BOBBY LOU AND SCHNEIDS SPEAK OUT: I put my theories on the goaltending fraternity to Luongo just before the playoffs began, and he explained it this way:

“There’s not many of us, so we almost feel like we’re in the minority and that’s why we stick together,” said Luongo. “It’s a tough position to play and we respect that in each other; and that’s why we’re pretty close.”

Unsolicited, he then added: “And he (Schneider) is a great guy. That’s what makes it easy. He’s an extremely hard worker. He’s got a big heart and he cares for everybody on the team. So how can you not root for a guy like that?”

For his part, Schneider says of Luongo: “I’ve always respected him. I remember watching him in college and high school. I didn’t know him really well before I got here last year, but in the time I’ve spent with him, he’s a bit misunderstood by some people. I think there’s a lot more to him than people realize and he’s done a great job, weathering the expectations, the criticism, his own personal drive – because I think he pushes himself harder than anybody and he’s harder on himself than anyone else ever could be.”

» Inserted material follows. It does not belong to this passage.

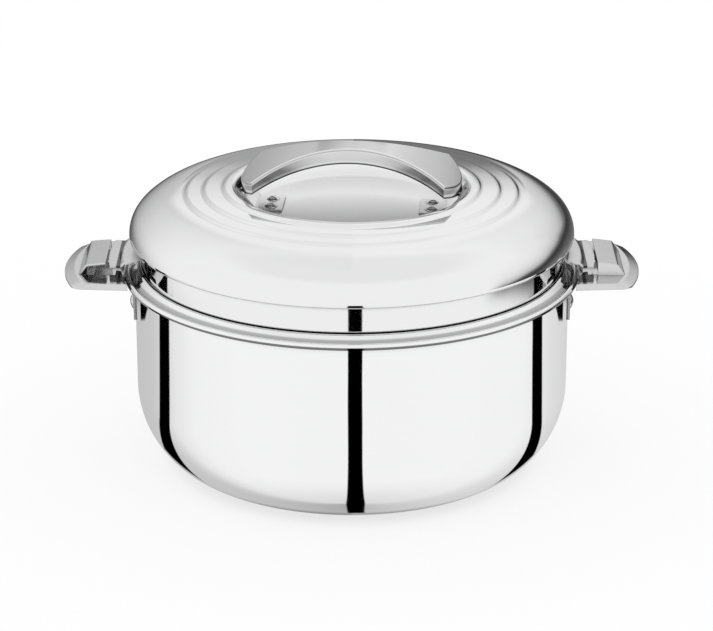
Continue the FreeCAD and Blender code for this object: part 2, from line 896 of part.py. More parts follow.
def side_grip(side, facing):
    """A handle stamped from one sheet: turned-down edge and raised hood."""
    name = side + "_handle"
    skirt = grip_top - d.grip_flange
    below = skirt - CUT_RUN
    gauge = d.handle_gauge
    opening = d.hood_open + d.mouth_margin
    plate = grip_form(name + "_plate", Size.of(0), skirt)
    tray = cut(name + "_tray", plate, [grip_form(name + "_lining", gauge, below)])
    hood = hood_block(name + "_hood", Size.of(0), grip_top - gauge, hood_inner, d.hood_open)
    hollow = hood_block(name + "_hollow", gauge, below, hood_inner - CUT_RUN, opening)
    pressed = fuse(name + "_pressed", [tray, hood])
    return turned_to(cut(name, pressed, [hollow, mouth_block(name + "_mouth", below)]), Size.of(facing))


# ---------------------------------------------------------------- lid

def lid_outer_shell():
    edge = dome_widest - d.dome_edge
    inner_bend = d.dome_edge_bend
    foot = lid_foot
    steps = lid_skin(Size.of(0))
    steps += [
        arc(dome_radius - d.dome_edge, edge, d.dome_edge, -1),
        line(lid_wall_radius + inner_bend, edge),
        arc(lid_wall_radius, edge - inner_bend, inner_bend, 1),
        line(lid_wall_radius, foot + d.hem_bend),
        arc(lid_wall_radius - d.hem_bend, foot, d.hem_bend, -1),
        line(lid_wall_radius - d.hem_width, foot),
    ]
    blank = turned_sheet("lid_outer_shell_blank", steps, -d.shell_gauge)
    holes = wall_holes("lid_hole", ear_rivets, d.ear_rivet_shank, lid_wall_radius)
    recess_holes = group("recess_holes", strap_holes("recess_hole"))
    return cut("lid_outer_shell", blank, holes + [strap_turned(recess_holes)])


def lid_inner_shell():
    flange = lid_foot + d.shell_gauge
    steps = rounded([
        (0, plug_floor),
        (plug_radius, plug_floor, d.plug_corner),
        (plug_radius, flange, d.mouth_round),
        (lid_wall_radius - d.hem_bend - d.foam_gap, flange),
    ])
    return turned_sheet("lid_inner_shell", steps, d.shell_gauge)


def lid_insulation():
    inset = foam_inset
    wall = lid_wall_radius - inset
    shelf = dome_widest - d.dome_edge + inset + d.foam_gap
    ledge = lid_foot + 2 * d.shell_gauge + d.foam_gap
    steps = lid_skin(inset)
    steps += [
        line(dome_radius - d.dome_edge, shelf),
        line(wall, shelf),
        line(wall, ledge),
        line(plug_radius - inset, ledge),
    ]
    steps += rounded([
        (plug_radius - inset, ledge),
        (plug_radius - inset, plug_floor + inset, d.plug_corner - inset),
        (0, plug_floor + inset),
    ])[1:]
    blank = turned_solid("lid_insulation_blank", steps)
    inner = lid_wall_radius - d.shell_gauge - d.strip_gauge - d.rivet_head_height - d.pocket_clearance
    pockets = side_rings("lid_pocket", inner, lid_wall_radius, ear_backing_low - d.pocket_clearance,
                         ear_backing_high + d.pocket_clearance, d.ear_angle + d.pocket_angle)
    depth = d.shell_gauge + d.strip_gauge + d.rivet_head_height + d.pocket_clearance
    slack = d.pocket_clearance
    strap_pockets = [
        block("strap_pocket_" + side,
              (low - slack, -d.strap_tab_width / 2 - slack, recess_floor - depth),
              (high + slack, d.strap_tab_width / 2 + slack, recess_floor))
        for side, low, high in strap_backing_spans()
    ]
    pockets.append(strap_turned(group("strap_pockets", strap_pockets)))
    return cut("lid_insulation", blank, pockets)


def strap_turned(shape):
    """Turned with the lid handle, which sits a little askew, clockwise from above."""
    return turned_to(shape, d.strap_turn, DOWN)


def strap_backing_spans():
    near = strap_foot_reach - d.strap_backing_margin
    far = 2 * strap_rivet_place - near
    return (("right", near, far), ("left", -far, -near))


def strap_backing_plates():
    top = recess_floor - d.shell_gauge
    plates = []
    for side, low, high in strap_backing_spans():
        plates.append(block(
            "strap_backing_" + side,
            (low, -d.strap_tab_width / 2, top - d.strip_gauge),
            (high, d.strap_tab_width / 2, top),
        ))
    blanks = group("strap_backing_blanks", plates)
    return strap_turned(cut("lid_handle_backing_plates", blanks, strap_holes("strap_backing_hole")))


def strap_plan(name, height):
    """The lid handle seen from above: waisted sides, ends curved round the recess."""
    side_centre = d.strap_waist + d.strap_side_curve
    corner_y = (strap_end * strap_end - d.strap_side_curve * d.strap_side_curve
                + side_centre * side_centre) / (2 * side_centre)
    corner_x = root(strap_end * strap_end - corner_y * corner_y)
    steps = [
        arc(corner_x, -corner_y, d.strap_side_curve, -1),
        arc(corner_x, corner_y, strap_end, 1),
        arc(-corner_x, corner_y, d.strap_side_curve, -1),
        arc(-corner_x, -corner_y, strap_end, 1),
    ]
    sketch = outline(name, steps)
    sketch.setExpression("Placement.Base.z", Size.of(height).text)
    return sketch


def strap_arch(name, drop, low_end):
    """The arch seen from the front, drop below the top face, down to low_end."""
    curve = d.strap_curve - drop
    middle = strap_top - d.strap_curve
    half = strap_end + CUT_RUN
    crown = middle + root(curve * curve - half * half)
    return [line(half, low_end), line(half, crown), arc(-half, crown, curve, 1), line(-half, low_end)]


def lid_handle():
    reach = d.strap_waist + d.strap_side_curve
    half = strap_end + CUT_RUN
    lip = strap_lip_centre + root(d.strap_lip_curve * d.strap_lip_curve - half * half)
    steps = strap_arch("strap_top", Size.of(0), lip)
    steps[0] = arc(half, lip, d.strap_lip_curve, -1)
    arch = extruded("strap_arch", outline("strap_arch", steps, TO_XZ), BACK, reach, reach)
    plan = extruded("strap_plan", strap_plan("strap_plan", 0), UP, strap_top + CUT_RUN)
    inner_steps = strap_arch("strap_inner", d.handle_gauge, recess_floor)
    inner_face = outline("strap_inner_arch", inner_steps, TO_XZ)
    inner_arch = extruded("strap_inner_arch", inner_face, BACK, reach, reach)
    inner_sketch = inset_outline("strap_inner_plan", strap_plan("strap_inner_plan", 0), d.handle_gauge)
    inner_plan = extruded("strap_inner_plan", inner_sketch, UP, strap_top + CUT_RUN)
    hollow = common("strap_hollow", inner_arch, inner_plan)
    form = softened("strap_form", common("strap_block", arch, plan), d.strap_fold, strap_folds)
    cover = cut("strap_cover", form, [hollow])
    tabs = [strap_tab("strap_tab_right", 1), strap_tab("strap_tab_left", -1)]
    shape = fuse("strap_formed", [cover] + tabs)
    return strap_turned(cut("lid_handle", shape, strap_holes("strap_hole")))


def strap_folds(edge):
    """The edges all round the arched top face."""
    middle = edge.valueAt((edge.FirstParameter + edge.LastParameter) / 2)
    centre = strap_top - d.strap_curve
    return abs(math.hypot(middle.x, middle.z - centre.value) - d.strap_curve.value) < SAME


def strap_tab(name, side):
    """One end's tongue: down the recess wall and inward along its floor."""
    floor = recess_floor
    wall = strap_end - d.strap_tab_inset
    gauge = d.strip_gauge
    points = [
        (side * wall, strap_lip_end + d.strap_tab_lap),
        (side * wall, floor + d.strap_tab_knee, d.strap_tab_bend),
        (side * (wall - d.strap_tab_run), floor, d.strap_tab_bend),
        (side * strap_foot_reach, floor),
    ]
    sketch = outline(name, rounded(points), TO_XZ, closed=False)
    half = d.strap_tab_width / 2
    return extruded(name, sheet_section(name, sketch, -side * gauge), BACK, half, half)


def strap_rivet_set():
    face = recess_floor + d.strip_gauge
    back = face - 2 * d.strip_gauge - d.shell_gauge - d.head_seat
    rivets = []
    for number, (across, along) in enumerate(strap_rivets()):
        name = "strap_rivet_%d" % number
        rivet = DOC.addObject("Part::Revolution", name)
        rivet.Source = rivet_outline(name, Size.of(0), face, back,
                                     d.rivet_shank, d.rivet_head, TO_UPRIGHT)
        rivet.Axis = UP
        rivet.Angle = 360
        rivet.Solid = True
        rivet.setExpression("Placement.Base.x", across.text)
        rivet.setExpression("Placement.Base.y", along.text)
        rivets.append(rivet)
    return strap_turned(group("lid_handle_rivets", rivets))


# ---------------------------------------------------------------- lid ears

def lid_ear(side, facing):
    """A tongue riveted to the lid's wall that reaches out to the handle's hood."""
    name = side + "_lid_ear"
    steps = rounded([
        (ear_plate, lid_foot + d.ear_height),
        (ear_plate, ear_neck, d.ear_bend),
        (ear_joggle, ear_neck, d.ear_joggle_bend),
        (ear_joggle + d.ear_joggle_run, ear_tongue, d.ear_joggle_bend),
        (hood_inner - d.ear_hood_gap, ear_tongue),
    ])
    blank = turned_sheet(name + "_blank", steps, -d.strip_gauge, d.ear_angle)
    holes = [
        radial_hole("%s_hole_%s" % (name, label), d.ear_rivet_shank, height, angle,
                    ear_plate - CUT_RUN, ear_plate + CUT_RUN)
        for label, height, angle in ear_rivets()
    ]
    return turned_to(cut(name, blank, holes), Size.of(facing))


def ear_backing(side, facing):
    name = side + "_ear_backing_plate"
    outer = lid_wall_radius - d.shell_gauge
    blank = ring_piece(name + "_blank", outer - d.strip_gauge, outer, ear_backing_low, ear_backing_high,
                       d.ear_angle)
    holes = [
        radial_hole("%s_hole_%s" % (name, label), d.ear_rivet_shank, height, angle,
                    outer - CUT_RUN, outer + CUT_RUN)
        for label, height, angle in ear_rivets()
    ]
    return turned_to(cut(name, blank, holes), Size.of(facing))


def ear_rivet_set(side, facing):
    name = side + "_ear_rivets"
    grip = 2 * d.strip_gauge + d.shell_gauge
    rivets = [
        radial_rivet("%s_%s" % (name, label), ear_plate, grip, height, angle,
                     d.ear_rivet_shank, d.ear_rivet_head)
        for label, height, angle in ear_rivets()
    ]
    return turned_to(group(name, rivets), Size.of(facing))


# ---------------------------------------------------------------- assembly

def build():
    pieces = [outer_shell(), inner_bowl(), pot_insulation(), base_plate()]
    pieces += [lid_outer_shell(), lid_inner_shell(), lid_insulation()]
    pieces += [lid_handle(), strap_rivet_set(), strap_backing_plates()]
    for side, facing in SIDES:
        pieces += [side_grip(side, facing), bracket(side, facing)]
        pieces += [bracket_backing(side, facing), bracket_rivet_set(side, facing)]
        pieces += [lid_ear(side, facing), ear_backing(side, facing), ear_rivet_set(side, facing)]
    DOC.recompute()
    return pieces


def check(pieces):
    failed = [item.Name for item in DOC.Objects if {"Invalid", "Error"} & set(item.State)]
    if failed:
        raise RuntimeError("failed objects: " + ", ".join(failed))
    for piece in pieces:
        if piece.Shape.isNull() or not piece.Shape.isValid() or not piece.Shape.Solids:
            raise RuntimeError("bad shape: " + piece.Name)


def write(pieces):
    os.makedirs("parts", exist_ok=True)
    for piece in pieces:
        piece.Label = piece.Name
        piece.Shape.exportStep("parts/%s.step" % piece.Name)
        print("%-30s %d solids %10.1f mm3" % (piece.Name, len(piece.Shape.Solids), piece.Shape.Volume))


PIECES = build()
check(PIECES)
write(PIECES)
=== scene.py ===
import math

import bmesh
import bpy
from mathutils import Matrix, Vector


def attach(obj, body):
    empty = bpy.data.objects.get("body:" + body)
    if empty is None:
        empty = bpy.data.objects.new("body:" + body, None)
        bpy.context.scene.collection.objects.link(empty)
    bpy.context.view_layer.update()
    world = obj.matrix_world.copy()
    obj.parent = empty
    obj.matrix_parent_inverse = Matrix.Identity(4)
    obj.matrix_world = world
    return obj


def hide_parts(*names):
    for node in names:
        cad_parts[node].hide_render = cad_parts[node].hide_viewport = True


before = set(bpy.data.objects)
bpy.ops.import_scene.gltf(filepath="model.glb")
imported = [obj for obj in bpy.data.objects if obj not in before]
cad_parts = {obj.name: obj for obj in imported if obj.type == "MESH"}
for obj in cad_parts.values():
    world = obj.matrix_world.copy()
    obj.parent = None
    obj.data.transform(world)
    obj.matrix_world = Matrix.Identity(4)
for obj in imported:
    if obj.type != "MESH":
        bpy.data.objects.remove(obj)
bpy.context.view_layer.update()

MM = 0.001

# ---------------------------------------------------------------- sizes, in metres

# the pot, its bowl and their rim
SHELL_GAUGE = 0.6 * MM
POT_RADIUS = 115.0 * MM
FOOT_RADIUS = 81.4 * MM
FOOT_LIP = 9.0 * MM
CORNER_HEIGHT = 42.9 * MM
CORNER_TIGHT = 27.0 * MM
BOWL_RADIUS = 104.0 * MM
BOWL_FLOOR = 17.0 * MM
BOWL_CORNER = 32.0 * MM
SEAT_HEIGHT = 109.4 * MM
SEAT_RADIUS = 112.9 * MM
SEAT_ROUND = 2.5 * MM
MOUTH_ROUND = 1.5 * MM
BEAD_RADIUS = 1.8 * MM
BEAD_HEIGHT = 105.0 * MM
RIM_RADIUS = 120.8 * MM
CREASE_INSET = 2.1 * MM
CREASE_RISE = 0.7 * MM
SLOPE_INNER = 115.2 * MM
SLOPE_OUTER = 117.6 * MM
FLANGE_HEIGHT = 103.9 * MM
FLANGE_BEND = 1.2 * MM

# the lid
LID_WALL_RADIUS = 112.3 * MM
DOME_RADIUS = 117.3 * MM
DOME_WIDEST = 126.0 * MM
DOME_EDGE = 2.6 * MM
DOME_EDGE_BEND = 0.8 * MM
LID_FOOT = 109.7 * MM
HEM_BEND = 1.0 * MM
HEM_WIDTH = 5.0 * MM
SHOULDER_RADIUS = 90.0 * MM
SHOULDER_TIGHT = 16.5 * MM
TERRACE_DROP = 1.4 * MM
TERRACE_CURVE = 3.0 * MM
TERRACES = (67.6 * MM, 78.0 * MM, 87.5 * MM)
CROWN_HEIGHT = 151.0 * MM
RECESS_RADIUS = 63.0 * MM
RECESS_DEPTH = 12.3 * MM
RECESS_FILLET = 8.0 * MM
RECESS_LIP = 2.5 * MM
RECESS_TILT = math.radians(60)
RECESS_FLOOR = CROWN_HEIGHT - RECESS_DEPTH

# the strap over the dished middle, the ears and the hoods
STRAP_TOP = 172.6 * MM
STRAP_CURVE = 104.0 * MM
STRAP_LIP_TOP = 164.6 * MM
STRAP_LIP_CURVE = 118.0 * MM
STRAP_TURN = math.radians(4)
EAR_BEND_INNER = 121.2 * MM
EAR_BEND_OUTER = 123.4 * MM
HOOD_EDGE = 129.0 * MM
HOOD_SHEET_LOW = 112.95 * MM
# a sheet at the hood's inner edge, put there so the gap before the ear shows as shade
HOOD_LIP_INSET = 0.05 * MM
HOOD_LIP_DROP = 4.5 * MM
HOOD_LIP_THICK = 0.4 * MM
HOOD_LIP_BACK = 17.0 * MM
HOOD_LIP_FRONT = -15.0 * MM

# ---------------------------------------------------------------- camera

CAMERA_PLACE = Vector((0.0025, -1.4047, 0.6022))
CAMERA_TARGET = Vector((0.0025, 0.0, 0.0772))
CAMERA_LENS = 141.6
CAMERA_SENSOR = 36.0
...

Ultimately, the goal for both is to win the Stanley Cup. If each can make a contribution to the 16 victories that it will take, so be it.

“Once you get to this level, you’re playing for the same team and you’re all pushing for the same goal,”’ said Schneider, “so you want what’s best for your teammates and that includes the other goalie on the team.

“We see other goalies play and you watch and you respect and admire what other guys are able to do and sometimes, you shake your head at how well a guy’s played and the saves they make. You say, ‘wow, I wonder if I could have done that.’ And you feel for them at the same time when they give up a bad goal, or you give up a bad goal, or what people may think is a bad goal but you actually say, ‘hey, it’s a little bit harder than it looks.’

“But at the end of the day, there’s no position quite like goaltending. We all sort of feel for each other and understand what everyone’s going through.”